DATA =

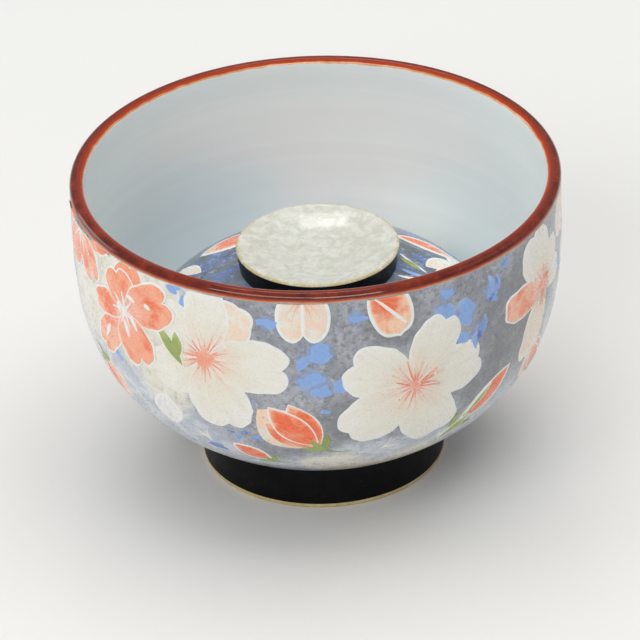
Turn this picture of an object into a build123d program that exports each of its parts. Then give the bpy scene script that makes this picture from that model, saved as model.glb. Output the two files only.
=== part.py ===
from build123d import *

import math
import os

# A lidded porcelain rice bowl: millimetres, +Z up, origin at the centre of the foot's contact plane.
# Each node is one thrown, turned or glazed zone, made as a full turn of its half section about Z.

# Bowl
BOWL_HEIGHT = 59.0
RIM_RADIUS = 45.0
RIM_THICKNESS = 2.6
RIM_BAND_HEIGHT = 1.6
RIM_ROUNDING = 1.05
FOOT_HEIGHT = 8.5
FOOT_RADIUS = 22.6
FOOT_INNER_RADIUS = 19.0
FOOT_INNER_TAPER = 0.5
FOOT_EDGE_HEIGHT = 0.9
FOOT_EDGE_BEVEL = 0.5
FLOOR_THICKNESS = 4.0

# The wall's outer curve is 1 - (1 - t) ** OUTER_POWER, and the hollow is a superellipse.
OUTER_POWER = 4.2
HOLLOW_WALL_POWER = 4.4
HOLLOW_FLOOR_POWER = 2.8
OUTER_STEPS = 14
HOLLOW_ANGLES = (8, 18, 30, 42, 54, 65, 74, 81, 86, 88.6)

# Lid, a shallow dome that drops inside the bowl and stops where the hollow narrows
LID_RADIUS = 33.8
LID_DOME_HEIGHT = 19.43
LID_THICKNESS = 2.3
LID_BAND_HEIGHT = 1.5
LID_LIP_ROUNDING = 0.7
LID_SEAT_GAP = 0.35

# Knob on the lid, shaped like a low foot ring with a shallow dish inside
KNOB_BASE_RADIUS = 14.5
KNOB_TOP_RADIUS = 15.1
KNOB_RING_WIDTH = 1.4
KNOB_HEIGHT = 4.3
KNOB_LIP_ROUNDING = 0.45
KNOB_DISH_DEPTH = 1.5


def outer_radius(z):
    """Outer radius of the bowl's wall at height z."""
    t = (z - FOOT_HEIGHT) / (BOWL_HEIGHT - FOOT_HEIGHT)
    return FOOT_RADIUS + (RIM_RADIUS - FOOT_RADIUS) * (1 - (1 - t) ** OUTER_POWER)


def hollow_radius(z):
    """Inner radius of the bowl's wall at height z."""
    s = (z - HOLLOW_BOTTOM) / (BOWL_HEIGHT - HOLLOW_BOTTOM)
    return HOLLOW_RADIUS * (1 - (1 - s) ** HOLLOW_WALL_POWER) ** (1 / HOLLOW_FLOOR_POWER)


def hollow_height(radius):
    """Height of the hollow's surface at a radius, the inverse of hollow_radius."""
    k = radius / HOLLOW_RADIUS
    s = 1 - (1 - k**HOLLOW_FLOOR_POWER) ** (1 / HOLLOW_WALL_POWER)
    return HOLLOW_BOTTOM + s * (BOWL_HEIGHT - HOLLOW_BOTTOM)


def hollow_point(angle):
    """Point of the hollow's section at a superellipse angle: 0 at the axis, 90 at the rim."""
    radius = HOLLOW_RADIUS * math.sin(math.radians(angle)) ** (2 / HOLLOW_FLOOR_POWER)
    return radius, hollow_height(radius)


HOLLOW_BOTTOM = FOOT_HEIGHT + FLOOR_THICKNESS
HOLLOW_RADIUS = RIM_RADIUS - RIM_THICKNESS
BAND_BASE = BOWL_HEIGHT - RIM_BAND_HEIGHT
LID_BASE = hollow_height(LID_RADIUS + LID_SEAT_GAP)
LID_SHOULDER = LID_BASE + LID_BAND_HEIGHT
LID_INNER_RADIUS = LID_RADIUS - LID_THICKNESS
LID_INNER_HEIGHT = LID_DOME_HEIGHT - LID_THICKNESS
KNOB_BASE = LID_SHOULDER + LID_DOME_HEIGHT * math.sqrt(1 - (KNOB_BASE_RADIUS / LID_RADIUS) ** 2)
KNOB_TOP = KNOB_BASE + KNOB_HEIGHT
KNOB_WELL_RADIUS = KNOB_TOP_RADIUS - KNOB_RING_WIDTH


def turned(edges, rounded_corners=(), rounding=0.0):
    """Solid of revolution about Z from the closed half section (radius, height) of the edges."""
    section = make_face(edges)
    if rounded_corners:
        corners = [section.vertices().sort_by_distance((*corner, 0))[0] for corner in rounded_corners]
        section = fillet(corners, rounding)
    return revolve(Plane.XZ * section, Axis.Z, 360)


def ring(points, rounded_corners=(), rounding=0.0):
    """Ring with a straight-sided half section."""
    return turned([Polyline(*points, close=True)], rounded_corners, rounding)


def bowl_wall():
    """Wall and floor, from the foot's top plane to the rim band."""
    step = (BAND_BASE - FOOT_HEIGHT) / OUTER_STEPS
    heights = [FOOT_HEIGHT + step * i for i in range(OUTER_STEPS + 1)]
    outside = Spline(*[(outer_radius(z), z) for z in heights])
    inner_top = (hollow_radius(BAND_BASE), BAND_BASE)
    inner_points = [(0, HOLLOW_BOTTOM)] + [hollow_point(a) for a in HOLLOW_ANGLES] + [inner_top]
    inside = Spline(*inner_points, tangents=[(1, 0), (0, 1)])
    underside = Line((0, FOOT_HEIGHT), (FOOT_RADIUS, FOOT_HEIGHT))
    axis_line = Line((0, HOLLOW_BOTTOM), (0, FOOT_HEIGHT))
    top = Line((outer_radius(BAND_BASE), BAND_BASE), inner_top)
    return turned([underside, outside, top, inside, axis_line])


def bowl_rim_band():
    """Rounded lip with the brown glaze band."""
    outer_foot = (outer_radius(BAND_BASE), BAND_BASE)
    inner_foot = (hollow_radius(BAND_BASE), BAND_BASE)
    outer_top = (RIM_RADIUS, BOWL_HEIGHT)
    inner_top = (HOLLOW_RADIUS, BOWL_HEIGHT)
    return ring([outer_foot, outer_top, inner_top, inner_foot], [outer_top, inner_top], RIM_ROUNDING)


def bowl_foot_ring():
    """Straight turned foot ring with the black glaze."""
    return ring([
        (FOOT_RADIUS, FOOT_EDGE_HEIGHT),
        (FOOT_RADIUS, FOOT_HEIGHT),
        (FOOT_INNER_RADIUS, FOOT_HEIGHT),
        (FOOT_INNER_RADIUS + FOOT_INNER_TAPER, FOOT_EDGE_HEIGHT),
    ])


def bowl_foot_edge():
    """Bare clay edge that the bowl stands on."""
    inner = FOOT_INNER_RADIUS + FOOT_INNER_TAPER
    return ring([
        (FOOT_RADIUS, FOOT_EDGE_HEIGHT),
        (inner, FOOT_EDGE_HEIGHT),
        (inner + FOOT_EDGE_BEVEL, 0),
        (FOOT_RADIUS - FOOT_EDGE_BEVEL, 0),
    ])


def lid_dome():
    """Elliptical dome, cut flat where the knob stands."""
    centre = (0, LID_SHOULDER)
    knob_angle = math.degrees(math.acos(KNOB_BASE_RADIUS / LID_RADIUS))
    outside = EllipticalCenterArc(centre, LID_RADIUS, LID_DOME_HEIGHT, arc_size=knob_angle)
    inside = EllipticalCenterArc(centre, LID_INNER_RADIUS, LID_INNER_HEIGHT, arc_size=90)
    flat = Line((KNOB_BASE_RADIUS, KNOB_BASE), (0, KNOB_BASE))
    axis_line = Line((0, KNOB_BASE), (0, LID_SHOULDER + LID_INNER_HEIGHT))
    shoulder = Line((LID_INNER_RADIUS, LID_SHOULDER), (LID_RADIUS, LID_SHOULDER))
    return turned([outside, flat, axis_line, inside, shoulder])


def lid_rim_band():
    """Rounded lower edge of the lid with its brown glaze band."""
    outer_foot = (LID_RADIUS, LID_BASE)
    inner_foot = (LID_INNER_RADIUS, LID_BASE)
    points = [outer_foot, (LID_RADIUS, LID_SHOULDER), (LID_INNER_RADIUS, LID_SHOULDER), inner_foot]
    return ring(points, [outer_foot, inner_foot], LID_LIP_ROUNDING)


def lid_knob_ring():
    """Black-glazed ring that the fingers hold."""
    outer_top = (KNOB_TOP_RADIUS, KNOB_TOP)
    return ring([
        (KNOB_BASE_RADIUS, KNOB_BASE),
        outer_top,
        (KNOB_WELL_RADIUS, KNOB_TOP),
        (KNOB_WELL_RADIUS, KNOB_BASE),
    ], [outer_top], KNOB_LIP_ROUNDING)


def lid_knob_well():
    """Pearl-glazed shallow dish inside the knob ring."""
    rim_height = KNOB_TOP - KNOB_LIP_ROUNDING
    centre_height = KNOB_TOP - KNOB_DISH_DEPTH
    dish = TangentArc((0, centre_height), (KNOB_WELL_RADIUS, rim_height), tangent=(1, 0))
    side = Line((KNOB_WELL_RADIUS, rim_height), (KNOB_WELL_RADIUS, KNOB_BASE))
    base = Line((KNOB_WELL_RADIUS, KNOB_BASE), (0, KNOB_BASE))
    axis_line = Line((0, KNOB_BASE), (0, centre_height))
    return turned([dish, side, base, axis_line])


NODES = (
    bowl_wall,
    bowl_rim_band,
    bowl_foot_ring,
    bowl_foot_edge,
    lid_dome,
    lid_rim_band,
    lid_knob_ring,
    lid_knob_well,
)

os.makedirs("parts", exist_ok=True)
for make_node in NODES:
    solid = make_node()
    solid.label = make_node.__name__
    export_step(solid, f"parts/{make_node.__name__}.step")

print(f"lid base z {LID_BASE:.2f}, knob base z {KNOB_BASE:.2f}, knob top z {KNOB_TOP:.2f}")
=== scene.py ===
"""Lidded porcelain rice bowl painted with enamel cherry blossom.

Design numbers are millimetres and degrees. Meshes are made in metres, in the frame of the CAD model.
Angles round the bowl start at the front (-Y) and grow towards +X.
"""

import random
from math import acos, atan2, cos, degrees, hypot, pi, radians, sin

import bpy
import numpy as np
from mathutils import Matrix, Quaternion, Vector


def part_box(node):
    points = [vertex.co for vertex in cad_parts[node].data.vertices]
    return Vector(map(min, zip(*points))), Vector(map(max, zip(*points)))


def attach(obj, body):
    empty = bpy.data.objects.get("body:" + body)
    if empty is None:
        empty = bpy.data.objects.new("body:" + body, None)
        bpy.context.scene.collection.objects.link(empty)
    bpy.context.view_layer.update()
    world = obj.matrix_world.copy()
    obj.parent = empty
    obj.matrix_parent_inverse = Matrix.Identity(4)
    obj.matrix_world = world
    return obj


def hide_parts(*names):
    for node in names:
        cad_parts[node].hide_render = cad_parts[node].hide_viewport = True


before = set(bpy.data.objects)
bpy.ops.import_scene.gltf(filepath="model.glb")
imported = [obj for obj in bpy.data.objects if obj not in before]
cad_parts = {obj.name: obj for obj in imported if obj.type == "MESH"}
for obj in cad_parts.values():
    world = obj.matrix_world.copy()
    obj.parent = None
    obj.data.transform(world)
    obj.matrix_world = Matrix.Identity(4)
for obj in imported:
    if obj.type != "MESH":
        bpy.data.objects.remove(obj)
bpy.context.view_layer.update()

MM = 0.001
SEGMENTS = 288
CORNER_STEPS = 8
SHARP_ANGLE = 50
# Radii under this many millimetres count as on the axis
ON_AXIS = 1e-6

# ---- sizes, from the CAD nodes


def low(node, axis):
    """Lowest coordinate of a CAD node, in millimetres."""
    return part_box(node)[0][axis] / MM


def high(node, axis):
    """Highest coordinate of a CAD node, in millimetres."""
    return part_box(node)[1][axis] / MM


BOWL_TOP = high("bowl_rim_band", 2)
BAND_BASE = low("bowl_rim_band", 2)
RIM_RADIUS = high("bowl_rim_band", 0)
FOOT_TOP = high("bowl_foot_ring", 2)
FOOT_RADIUS = high("bowl_foot_ring", 0)
EDGE_TOP = high("bowl_foot_edge", 2)
LID_BASE = low("lid_rim_band", 2)
LID_SHOULDER = low("lid_dome", 2)
LID_RADIUS = high("lid_dome", 0)
KNOB_BASE = low("lid_knob_ring", 2)
KNOB_TOP = high("lid_knob_ring", 2)
WELL_RADIUS = high("lid_knob_well", 0)

# Shape numbers that a box can't tell
OUTER_POWER = 4.2
HOLLOW_WALL_POWER = 4.4
HOLLOW_FLOOR_POWER = 2.8
RIM_THICKNESS = 2.6
RIM_ROUNDING = 1.05
FLOOR_THICKNESS = 4.0
FOOT_INNER_RADIUS = 19.0
FOOT_INNER_TAPER = 0.5
FOOT_BEVEL = 0.5
LID_DOME_HEIGHT = 19.43
LID_THICKNESS = 2.3
LID_LIP_ROUNDING = 0.7
KNOB_BASE_RADIUS = 14.5
KNOB_TOP_RADIUS = 15.1
KNOB_LIP_ROUNDING = 0.45
KNOB_DISH_DEPTH = 1.5
DISH_EDGE_DROP = 0.17
# The knob ring's side stops short of its lip, and the lip's flat top reaches in and sinks a little
KNOB_SIDE_INSET = 0.04
KNOB_LIP_FLAT = 0.45
KNOB_LIP_DROP = 0.06

HOLLOW_BOTTOM = FOOT_TOP + FLOOR_THICKNESS
HOLLOW_RADIUS = RIM_RADIUS - RIM_THICKNESS
LID_INNER_RADIUS = LID_RADIUS - LID_THICKNESS
LID_INNER_HEIGHT = LID_DOME_HEIGHT - LID_THICKNESS


# ---- turned sections


def outer_radius(z):
    """Outer radius of the bowl's wall at height z."""
    t = (z - FOOT_TOP) / (BOWL_TOP - FOOT_TOP)
    return FOOT_RADIUS + (RIM_RADIUS - FOOT_RADIUS) * (1 - (1 - t) ** OUTER_POWER)


def hollow_height(radius):
    """Height of the hollow's surface at a radius."""
    k = radius / HOLLOW_RADIUS
    s = 1 - (1 - k**HOLLOW_FLOOR_POWER) ** (1 / HOLLOW_WALL_POWER)
    return HOLLOW_BOTTOM + s * (BOWL_TOP - HOLLOW_BOTTOM)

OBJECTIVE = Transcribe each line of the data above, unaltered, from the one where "zip(*points))), Vector(map(max, zip(*points)))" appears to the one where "before = set(bpy.data.objects)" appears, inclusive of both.

RESULT OF THE TASK =
    return Vector(map(min, zip(*points))), Vector(map(max, zip(*points)))


def attach(obj, body):
    empty = bpy.data.objects.get("body:" + body)
    if empty is None:
        empty = bpy.data.objects.new("body:" + body, None)
        bpy.context.scene.collection.objects.link(empty)
    bpy.context.view_layer.update()
    world = obj.matrix_world.copy()
    obj.parent = empty
    obj.matrix_parent_inverse = Matrix.Identity(4)
    obj.matrix_world = world
    return obj


def hide_parts(*names):
    for node in names:
        cad_parts[node].hide_render = cad_parts[node].hide_viewport = True


before = set(bpy.data.objects)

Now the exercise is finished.